No private bank can afford to stay still as market trends evolve. Ultimately, key ingredients of success are tapping into competitive strengths and bringing these attributes to the table for a discerning client base.

Lawrence Lua, deputy head of DBS Private Bank, remains upbeat about his bank's wealth management push into 2019. Speaking exclusively to The Asset, Lua said the recent announcement of wealth industry veteran Rudiger von Wedel as head of international at DBS Private Bank, who will report into Lua, flagged the lender's intention to keep up recent business impetus.

The appointment of Dubai-based von Wedel releases DBS' Rob Ioannou to look at the entire wealth proposition of the bank where he is expected to drive the family office offering, in addition to calibrating and expanding the bank's wealth planning, insurance solutions and EAM business. DBS sees a family office as an integral part of its value proposition which has acute synergies with Asian corporates, a great many of whom are family owned and operated.

"We streamline our business into three main regions – Joseph Poon runs the whole Southeast Asia piece from Singapore, Jun Junuar Tjandra is responsible for North Asia based out of Hong Kong, and now we have Rudiger von Wedel in Dubai who will run the international business," Lua says.

The bank's London wealth unit managed by Muriel Simon is also showing prominently on the radar.
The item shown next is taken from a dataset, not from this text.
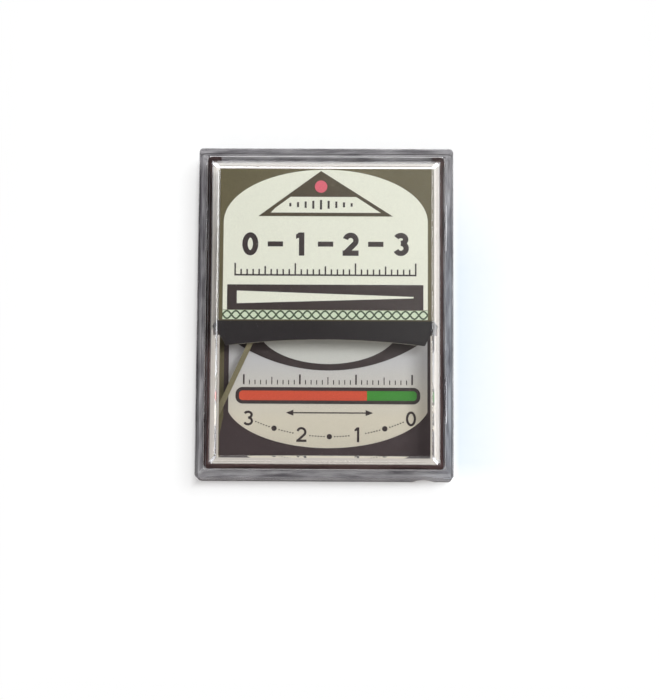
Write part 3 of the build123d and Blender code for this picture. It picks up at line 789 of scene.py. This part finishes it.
panel_y = middle_mm("sensor_panel")[1]
mark_pitch, mark_width, mark_height, mark_drop = 1.5, 0.42, 1.9, 0.3
panel_marks = [
    bar(pivot.x / mm + mark_pitch * step, panel_y, mark_width, mark_height - mark_drop * abs(step))
    for step in range(-4, 5)
]
print_shapes("panel_marks", panel_marks, "sensor_panel", black)

triangle_low, triangle_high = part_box("sensor_triangle")
apex = Vector((pivot.x, triangle_high.y)) / mm
foot = Vector((triangle_low.x, triangle_low.y)) / mm
edge_drop, edge_foot = Vector((0, 0.75)), Vector((1.1, 0))
edge_line = [foot, apex, apex - edge_drop, foot + edge_foot]
print_shapes("triangle_edge", [edge_line], "sensor_panel", triangle_ink)


# %% [markdown]
# ## Hatching
# A strip of crossed lines closes the field at the fold. It could be a texture, but two sine
# waves drawn with the same pen, one the mirror image of the other, give its rounded meshes
# with clean edges.

# %% Hatching
strip_low, strip_high = (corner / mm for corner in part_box("hatch_strip"))
crosses, line_width, wave_steps = 23, 0.32, 8
cross_pitch = (strip_high.x - strip_low.x) / crosses
wave_middle = (strip_low.y + strip_high.y) / 2
wave_reach = (strip_high.y - strip_low.y - line_width) / 2
waves = []
for side in (-1, 1):
    wave = []
    for step in range(crosses * wave_steps + 1):
        x = strip_low.x + cross_pitch * step / wave_steps
        wave.append((x, wave_middle + side * wave_reach * sin(pi * step / wave_steps)))
    waves += stroke(wave, line_width)
hatch_ink = ink("hatch_ink", screen_colour(70, 86, 60))
print_shapes("hatch_lines", waves, "hatch_strip", hatch_ink)


# %% [markdown]
# ## White paper
# The gauge lies on white paper. Lighting paper until it looks pure white would also bleach
# the gauge. So the paper is matt and takes the gauge's shadow close by, and for whatever
# looks at it, straight or through plastic, it goes over to pure white further out. Seen
# through plastic it begins to glow 5 mm inside the box's outline: painted light under the
# walls. Behind the gauge and on its right it glows brighter than white for mirrored rays: a
# painted highlight for the bevels. The paper close to the right wall is tinted cool: painted
# shade, for light that reaches it through the plastic.

# %% Parts of the paper's recipe
half_width, half_height = cad_box[1][0] / mm, cad_box[1][1] / mm


def pure_share(tree, rays):
    """How much of the paper is pure white: little near the box, all far out."""
    near_share, far_share, near_end, far_end = 0.68, 0.32, 1.5, 40.0
    away_mm = outside_mm(tree, half_width, half_height)
    direct = maths(tree, "MAXIMUM", rays["Is Camera Ray"], rays["Is Glossy Ray"])
    far = spread(tree, away_mm, high=far_share, start=near_end, end=far_end)
    shares = []
    # Seen through plastic, the white begins 5 mm under the box: painted light under its walls.
    for seen, near_start in ((direct, 0.0), (rays["Is Transmission Ray"], -5.0)):
        near = spread(tree, away_mm, high=near_share, start=near_start, end=near_end)
        shares.append(maths(tree, "MULTIPLY", seen, maths(tree, "ADD", near, far)))
    return maths(tree, "ADD", *shares)


def painted_cool_shade_place(tree, x, y):
    """Where the painted cool shade lies: 1 close to the right wall, fading out all round."""
    return chain(
        tree, "MULTIPLY",
        spread(tree, x, start=half_width - 8, end=half_width - 1),
        spread(tree, x, 1, 0, half_width, half_width + 14),
        spread(tree, y, 1, 0, 0.3 * half_height, half_height),
        spread(tree, y, start=-half_height - 1, end=4 - half_height),
    )


def painted_highlight_strength(tree, rays, x, y):
    """Glow: 1 as seen, more when mirrored from behind or the right, as a painted highlight."""
    boost, fade_mm = 3.0, 20
    # Painted highlight: mirrored rays see the paper glow up to three times white.
    behind = spread(tree, y, high=boost, start=half_height, end=half_height + fade_mm)
    beside = spread(tree, x, high=boost, start=half_width, end=half_width + fade_mm)
    mirrored = maths(tree, "MAXIMUM", behind, beside)
    return maths(tree, "ADD", maths(tree, "MULTIPLY", rays["Is Glossy Ray"], mirrored), 1.0)


print("the box ends at", round(half_width, 2), "and", round(half_height, 2), "mm")


# %% [markdown]
# ## Floor
# The sheet of paper is one large square, just below the gauge so that the two don't share a
# plane. A curved backdrop is what a photographer would use, but a camera that looks almost
# straight down never sees where a backdrop starts to rise.

# %% Floor
def white_paper():
    """White paper that goes over to pure white away from the box, and keeps its shadow."""
    material, tree, shader, output = new_material("white_paper")
    fibres = grain(tree, 2.0, detail=3.0)
    soft, white = screen_colour(249, 249, 249), screen_colour(252, 252, 252)
    tree.links.new(blend_colours(tree, fibres, soft, white), shader.inputs["Base Color"])
    shader.inputs["Roughness"].default_value = 0.9

    x, y, z = axes_of(tree, place_in_mm(tree))
    rays = ray_kinds(tree)
    pure = tree.nodes.new("ShaderNodeEmission")
    # Painted cool shade near the right wall, and a painted highlight glow for mirrored rays.
    painted_cool_white = blend_colours(tree, painted_cool_shade_place(tree, x, y), no_tint, (0.7, 0.83, 0.93, 1), 0, 1)
    tree.links.new(painted_cool_white, pure.inputs["Color"])
    tree.links.new(painted_highlight_strength(tree, rays, x, y), pure.inputs["Strength"])
    share = pure_share(tree, rays)
    mix_shaders(tree, share, shader.outputs["BSDF"], pure.outputs["Emission"], output)
    return material


reach, gap_mm = 1.5, 0.02
corners = [(-reach, -reach, 0), (reach, -reach, 0), (reach, reach, 0), (-reach, reach, 0)]
floor_mesh = bpy.data.meshes.new("floor")
floor_mesh.from_pydata(corners, [], [range(4)])
floor_mesh.materials.append(white_paper())
floor = bpy.data.objects.new("floor", floor_mesh)
floor.location.z = -gap_mm * mm
bpy.context.scene.collection.objects.link(floor)
print("floor", 2 * reach, "m square")


# %% [markdown]
# ## Studio light
# A plain soft studio: white round the horizon, dim overhead, and a broad soft glow high on
# the right and behind, which gives the window a faint sheen towards its top right corner.
# A photographed room would do this too, but it would put its own shapes into the plastic.
# The camera sees the surroundings as plain white.

# %% Surroundings
def studio():
    """The world's light, in which the plastic's walls are mirrored."""
    world = bpy.data.worlds.new("studio")
    bpy.context.scene.world = world
    world.use_nodes = True
    tree = world.node_tree
    toward = tree.nodes.new("ShaderNodeTexCoord").outputs["Generated"]
    horizon, overhead = (0.9, 0.9, 0.92, 1), (0.05, 0.05, 0.055, 1)
    sky = blend_colours(tree, axes_of(tree, toward)["Z"], horizon, overhead, 0.02, 0.35)
    aim = tree.nodes.new("ShaderNodeVectorMath")
    aim.operation = "DOT_PRODUCT"
    aim.inputs[1].default_value = Vector((0.42, 0.5, 0.8)).normalized()
    tree.links.new(toward, aim.inputs[0])
    glow = spread(tree, aim.outputs["Value"], start=0.83, end=0.92)
    glow_colour = (0.85, 0.87, 0.83, 1)
    mirrored = tree.nodes["Background"]
    tree.links.new(mix_colours(tree, glow, sky, glow_colour), mirrored.inputs["Color"])
    seen = tree.nodes.new("ShaderNodeBackground")
    seen.inputs["Color"].default_value = no_tint
    camera_ray = ray_kinds(tree)["Is Camera Ray"]
    mix_shaders(tree, camera_ray, mirrored.outputs[0], seen.outputs[0], tree.nodes["World Output"])


studio()
print("world:", bpy.context.scene.world.name)


# %% [markdown]
# ## Lamps
# Two large square lamps do most of the lighting, so that a colour renders about as it is
# written. They stand for a window and a bright wall. One small lamp would be simpler, but
# it would throw a hard shadow and hot spots in the plastic. The right one is slightly cool
# and the front one slightly warm, as daylight and its return from a wall are.

# %% Lamps
def lamp(name, place, size, power, colour):
    """A square soft lamp, aimed at the gauge."""
    light = bpy.data.lights.new(name, "AREA")
    light.size = size
    light.energy = power
    light.color = colour
    piece = bpy.data.objects.new(name, light)
    piece.location = place
    piece.rotation_euler = (-Vector(place)).to_track_quat("-Z", "Y").to_euler()
    bpy.context.scene.collection.objects.link(piece)
    print(name, power, "W")


lamp("key_lamp", (0.45, 0.2, 0.9), size=0.5, power=9.6, colour=(0.96, 0.98, 1.0))
lamp("front_lamp", (-0.1, -0.75, 0.75), size=0.7, power=5.0, colour=(1.0, 0.98, 0.94))


# %% [markdown]
# ## Camera
# The gauge is seen from above and a little from below its foot, from 0.4 m away. The place
# and the tilt could be guessed by eye, but they were found by matching the corners of the
# window and of the case, which also fixes how deep the box looks.

# %% Camera
camera_data = bpy.data.cameras.new("camera")
camera_data.sensor_width = 36
camera_data.lens = 105.1
camera_data.clip_start = 0.01
camera = bpy.data.objects.new("camera", camera_data)
camera.rotation_mode = "ZYX"
camera.rotation_euler = (radians(8.0), radians(0.67), radians(0.29))
camera.location = (5.54 * mm, -62.8 * mm, 402.11 * mm)
bpy.context.scene.collection.objects.link(camera)
bpy.context.scene.camera = camera
bpy.context.scene.view_settings.view_transform = "Standard"
print("camera", round(camera.location.z / mm), "mm up, lens", round(camera_data.lens, 1), "mm")


# %% [markdown]
# ## Finish
# The outline of the CAD frame, measured before anything was added, is printed.

# %% Finish
print("outline of the CAD frame:", [[round(v / mm, 2) for v in corner] for corner in cad_box])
Even with considerable uncertainties swirling around the UK economy due to Brexit, DBS' ultra-wealthy clients are still investing in prime UK commercial property, according to Lua.
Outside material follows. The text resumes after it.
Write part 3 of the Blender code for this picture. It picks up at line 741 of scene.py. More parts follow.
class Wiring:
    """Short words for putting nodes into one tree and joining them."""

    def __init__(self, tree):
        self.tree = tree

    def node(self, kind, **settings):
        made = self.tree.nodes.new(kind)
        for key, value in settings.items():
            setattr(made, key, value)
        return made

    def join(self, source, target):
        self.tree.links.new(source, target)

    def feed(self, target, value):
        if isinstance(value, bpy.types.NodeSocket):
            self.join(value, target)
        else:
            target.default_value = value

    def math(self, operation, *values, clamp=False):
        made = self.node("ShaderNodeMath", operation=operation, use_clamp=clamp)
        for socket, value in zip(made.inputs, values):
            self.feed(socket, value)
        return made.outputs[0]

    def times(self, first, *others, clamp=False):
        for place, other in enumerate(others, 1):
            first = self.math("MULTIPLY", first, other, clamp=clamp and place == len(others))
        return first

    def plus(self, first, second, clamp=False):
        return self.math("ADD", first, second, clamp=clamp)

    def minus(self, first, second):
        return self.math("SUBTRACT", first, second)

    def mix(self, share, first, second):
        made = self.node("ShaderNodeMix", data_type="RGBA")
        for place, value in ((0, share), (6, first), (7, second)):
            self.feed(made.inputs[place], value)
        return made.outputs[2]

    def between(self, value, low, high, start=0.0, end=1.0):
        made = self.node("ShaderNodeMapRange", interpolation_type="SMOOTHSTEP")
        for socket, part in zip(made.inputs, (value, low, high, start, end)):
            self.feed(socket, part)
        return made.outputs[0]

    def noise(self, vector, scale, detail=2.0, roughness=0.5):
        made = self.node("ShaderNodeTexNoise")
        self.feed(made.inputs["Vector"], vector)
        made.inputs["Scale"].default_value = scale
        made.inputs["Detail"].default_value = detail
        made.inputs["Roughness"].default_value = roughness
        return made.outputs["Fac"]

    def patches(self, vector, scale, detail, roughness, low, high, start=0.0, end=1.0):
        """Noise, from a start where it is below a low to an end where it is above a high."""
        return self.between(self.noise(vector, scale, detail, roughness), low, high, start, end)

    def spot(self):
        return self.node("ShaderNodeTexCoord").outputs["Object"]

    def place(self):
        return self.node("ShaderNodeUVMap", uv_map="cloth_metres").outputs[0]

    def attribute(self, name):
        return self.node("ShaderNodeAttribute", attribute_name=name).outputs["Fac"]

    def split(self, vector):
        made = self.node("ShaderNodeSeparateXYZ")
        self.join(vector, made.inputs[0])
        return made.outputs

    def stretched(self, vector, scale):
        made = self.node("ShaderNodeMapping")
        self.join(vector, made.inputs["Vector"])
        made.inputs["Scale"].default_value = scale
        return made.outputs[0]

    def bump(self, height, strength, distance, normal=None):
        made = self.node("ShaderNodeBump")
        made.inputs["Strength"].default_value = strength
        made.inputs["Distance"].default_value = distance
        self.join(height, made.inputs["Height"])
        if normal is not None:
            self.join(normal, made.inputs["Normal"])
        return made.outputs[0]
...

The senior management changes DBS announced last month will also see Tan Su Shan, who currently heads DBS' consumer banking and wealth management group, take over as head of the bank's institutional banking division.

Based on her significant understanding of the wealth management industry, Tan, who has enjoyed great success in leading and building the wealth division together with Lua, is expected to increase the business conduits between the private bank and institutional banking – therefore reinforcing DBS' 'one bank' offering and opening up additional revenue channels for the wealth division.

The ambitious bank had targeted adding headcount of client facing bankers in the growing wealth management unit by 20% this year, and that figure was breached with ease, according to Lua.

"DBS is by nature very careful and prudent in the way we hire. We hire people who are the right fit and share our culture. We don't believe in outbidding on salary packages," said Lua.

"We also don't believe in chasing titles. Notwithstanding, we've managed to exceed our hiring targets; we have grown our front office by more than 30% to date this year across Hong Kong, Dubai and here in Singapore, and have also beefed up our London team," Lua adds.

On digging down into the ANZ acquisition and what it meant for DBS' private banking space, he said he had been pleasantly surprised and had benefitted by adding a significant amount of assets under management (AUM).

"The quality of the AUM was strong, and we were able to distribute the assets across our wealth management business – assets went into the Private Bank (S$5 million threshold), as well as Treasures Private Client (S$1.5 million threshold) and Treasures (S$350,000 threshold)," says Lua.

On whether there had been any resistance to the takeover by DBS, Lua said they were able to retain most of the ultra-high net worth clients. "It was a smooth transition and many of them welcomed the change as they could do a lot more with us now," he says.

"We did lose a small portion because of our stricter KYC underwriting process. But it was a small number, and we managed to retain the majority," stressed Lua.

The threshold for ultra-high net worth clients to commence a relationship with DBS Private Bank is at S$5 million (approximately US$3.5 million).

"We don't expect clients to give us 100% of their wealth – while we would love that, it's only natural that they will diversify their service providers," said Lua.

When it comes to the Singaporean lender's product and services platform, the seasoned private banker is confident, based on detailed feedback and surveys from clients, that the wealth offerings the bank provides can match practically everything the global private banks offer.

"I would avoid using the word 'better'; that's something only clients can judge," says Lua.

"From old wealth to retirees, to businessmen and next-gen wealth, I think we have the platform to cater to everyone's needs," he adds.

Sometimes referred to as the digital bank of Singapore, the private bank at DBS has also immersed financial technology into its services.

According to Lua, it is not only the next generation of wealthy clients who are using the bank's digital wealth management platform, DBS iWealth.

"People of all ages love these omni-channels," Lua says of his bank's highly publicized use of technology tools.

"Our digital engagement score is very high, and it frees up the relationship manager to do what we call the higher-value services and have deeper client conversations," he adds.

When it comes to managing the booming wealth emanating from China, Lua and DBS are happy to play the long game.

The Singaporean lender has a well-established corporate, institutional and consumer business in the country; as yet they do not have plans to launch a private banking business there.

"What we want to do is to take baby steps; we may then reinforce our Treasures offering and see where it takes us to," Lua says.

"We're still optimistic based on the sheer size of the population. Even if 1% does business with you, it's a lot of people doing business with you, it's very big," Lua concludes.